/ 13 April 2023

Godongwana and treasury’s Eskom faux pas speaks to a leadership crisis in the finance ministry

Medium Budget 2022
Finance Minister Enoch Godongwana. (David Harrison/M&G)

Stability, stability, stability. That’s been the characteristic of South Africa’s finance ministry ever since the ANC came into power almost 30 years ago. It’s that stability that dragged us out of the dire fiscal position the apartheid regime had left to the new democracy to sort and into a surplus position by the time the world went into a global recession 2008-09, after an 18-year clean bill of health.

The stability is not of ministers in the most powerful ministry in the country; they have come and gone, especially over the past decade and some. 

After serving one of the longest terms as a finance minister, Trevor Manuel’s seat was taken up by a fair number of other people. Some good and others not so good and some we’d rather forget ever had a turn at the wheel, namely “Mr Weekend Special” for his brief jaunt at the end of 2015 and he of “we gonna be alright” fame in Malusi Gigaba.

Despite the upheaval in the ministry that then president Jacob Zuma stirred in his desperate latter years in office, one thing that we could rely on was the strength of the men and women in the treasury. Even in their bad decisions — such as not recapitalising Eskom when they should have — one thing you couldn’t fault the department on is the strength of its human resources. Since 1996, the country’s finances have been overseen by director generals such as Maria Ramos, Lesetja Kganyago and Lungisa Fuzile. 

This is a solid bunch of technocrats, who no doubt made some good and bad decisions, but we had — or rather let me single myself out — had the greatest confidence in their decision-making ability. Under them, teams were built with more than enough talent that gave one a sense that succession wouldn’t be a weakness of this department. Kganyago after all had worked under Ramos, and Fuzile under Kganyago.

But when Fuzile left the treasury in May 2017 after 20 years, I’m sure exhausted from the many battles against some more colourful characters that came with the Zuma administration, there was a feeling that something had broken. Battered by their long-running battles with a fiscally irresponsible and corrupt Zuma administration, the treasury had its fair share of senior and well regarded technocrats leaving the building — a hollowing out of state capacity.

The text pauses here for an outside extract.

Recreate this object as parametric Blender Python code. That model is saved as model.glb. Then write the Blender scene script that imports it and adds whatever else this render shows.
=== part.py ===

Fuzile’s replacement in Dondo Mogajane may have also been a lifer and well regarded in the department, but carried none of the heft of his predecessors — at least to everyone outside of the hallways of the treasury.

Mogajane would serve one five-year term as director general, leaving his post in June last year. It is the most senior position in government because it controls the purse strings of the many departments of a constrained state that hasn’t been in the strongest of fiscal positions for many a year. Whether you choose to call it austerity or not, the fact is the spending taps are closely monitored by investors locally and globally and not to mention ratings agencies that still have South Africa rated as “junk”.

This is the biggest job in the state because it requires balancing the books and ensuring that you don’t squeeze the little life left in the economy. It’s a fine balancing act, when you have Eskom on the financial precipice and important infrastructure deteriorating by the day.

It’s a post that almost a year later remains unfilled. 

No matter how well you regard Godongwana as the finance minister, he is only as good as the director general, effectively the chief executive of the department. The 28-year veteran of the treasury in Ismail Momoniat has served as acting director general since Mogajane’s resignation. Taking on the role permanently would make sense except for the fact that he has reached the state’s retirement age of 65.

We have a very real problem. It would perhaps explain the treasury having to withdraw the exemption granted to Eskom to allow it not to disclose irregular and wasteful expenditures in its financial reports. If there were merits to the initial decision, we weren’t warmed to the idea by the department and so there was an outcry. 

A smarter treasury would have been better prepared.